Cependant, de même qu’il inventa des palliatifs assez efficaces contre sa laideur, — habits « bronze-cannelle, » jabots superbes et doubles gilets dans sa jeunesse, cheveux teints et dandysme persévérant sur le tard, — Beyle a trouvé contre sa timidité persistante des recettes moins radicales et plus utiles que celles dont nous venons de donner une idée. Il ne les a point codifiées sans doute avec autant de soin que les précédentes, mais ses écrits autobiographiques nous les montrent constamment employées par lui afin d’écarter de son existence épicurienne le souci de l’effort. La plus efficace, quand il est possible d’y recourir, c’est le silence, la non-action dans la société. Nul n’en fut davantage épris que Stendhal : il dépasse en ceci son maître Rousseau, au point de s’attribuer l’invention du terme « payer son écot, » — qui vient en réalité de Jean-Jacques, à peine modifié, — pour exprimer le fait de fournir, contre son gré, mais le plus brièvement et le plus efficacement possible, sa quote-part aux plaisirs de la conversation commune.
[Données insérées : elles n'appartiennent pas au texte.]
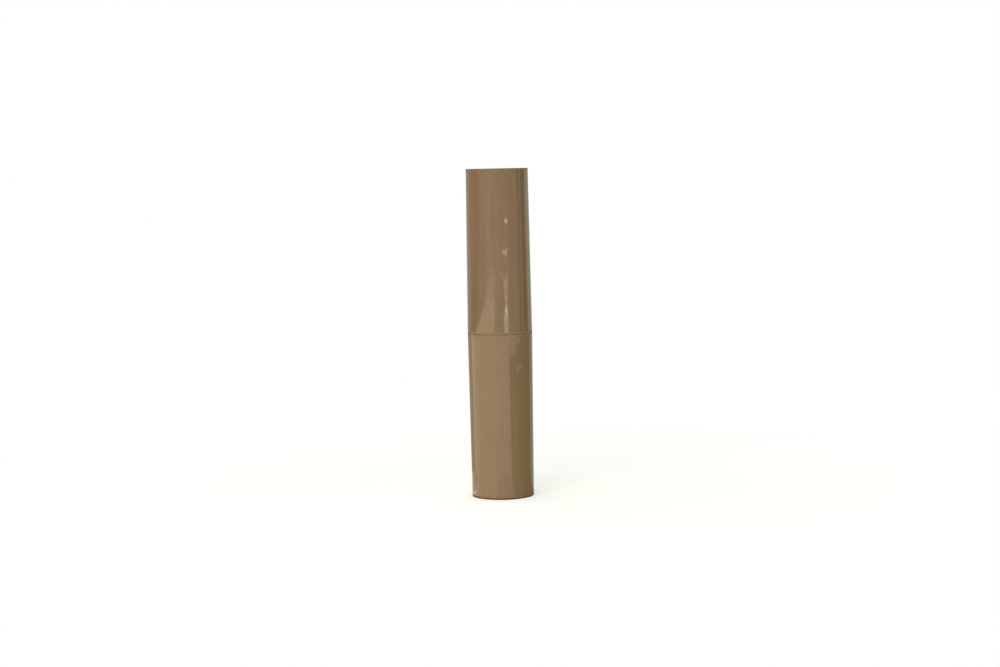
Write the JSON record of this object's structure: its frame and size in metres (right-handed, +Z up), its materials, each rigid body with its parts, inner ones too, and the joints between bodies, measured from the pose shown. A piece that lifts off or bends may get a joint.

Il intitule un chapitre de son Journal : La vie et les sentimens du silencieux Henri[1]. « Volontiers, dira-t-il plus tard[2], je tombe dans le silence du bonheur, et, si je parle, c’est pour « payer mon billet d’entrée. » Nous avons vu combien il se reprochait, chez les Daru, son mutisme involontaire, mais il trouva par la suite des milieux plus propices à sa « paresse » intellectuelle, et ce fut dans la ville

  1. Journal, p. 350. Ce titre est en anglais.
  2. Biographie de Stendhal par Colomb.